The commons represents an advance over existing approaches to ecological governance because it gives us practical, democratic ways of naming and protecting value that the market is incapable of doing. The commons represents an advance over the regulatory state or “self-regulating” market because it gives us a vocabulary for talking about the proper limits of market activity—and for enforcing those limits. To talk about the commons is to force a conversation about “market externalities” that often are shunted to the periphery of economic theory, law, politics, and policy making. People who rely on their commons to manage resources needed for their everyday lives have a keen practical interest in such questions as: How can appropriate limits be set on the market exploitation of nature?

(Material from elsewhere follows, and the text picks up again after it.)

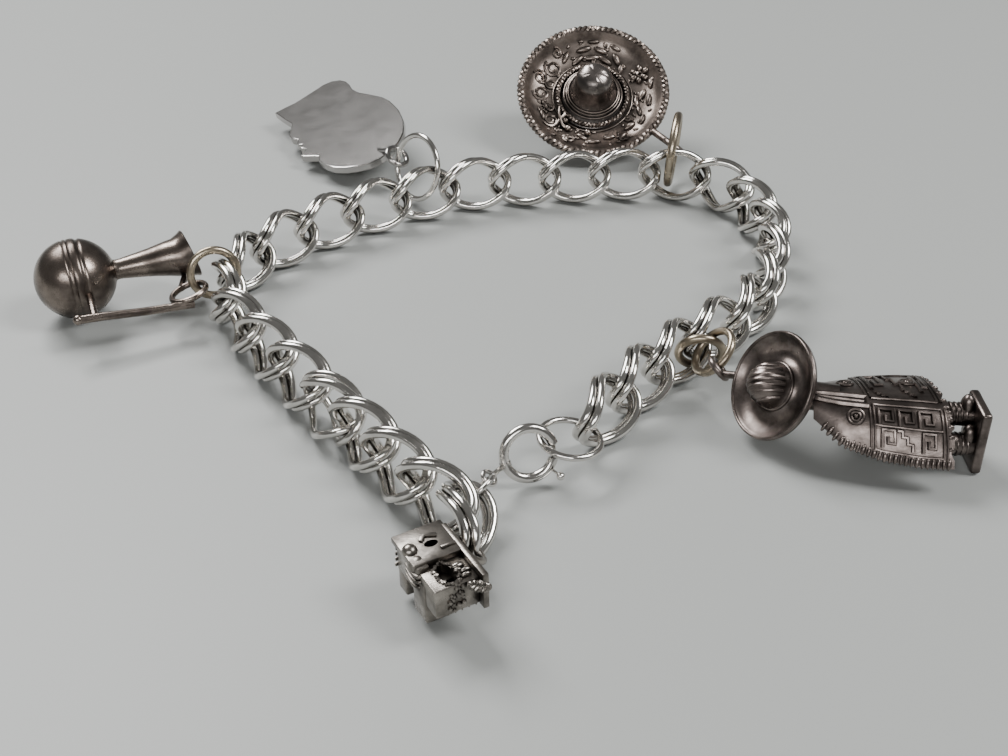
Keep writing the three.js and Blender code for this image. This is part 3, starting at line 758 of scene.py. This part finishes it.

What legal principles, institutions, and procedures can help manage a shared resource fairly and sustainably over time, sensitive to the ecological rights of future as well as present generations?

Despite its venerable history as a paradigm of resource management and governance, the commons has been largely ignored by economists and policy makers as a serious alternative to the prevailing modes of control and regulation. There are many reasons for this fact, but clearly one of them is the commons' lack of grounding in state law sufficient to give it popular force and effect. We believe, however, that the legal as well as moral claims of human rights can be powerful agents for enabling and operationalizing the new paradigm we propose. This is a central theme of our book Green Governance and the purpose of a key proposal that we include within it: “A Universal Covenant Affirming the Human Right to Commonsand Rightsbased Governance of Earth's Natural Wealth and Resources.”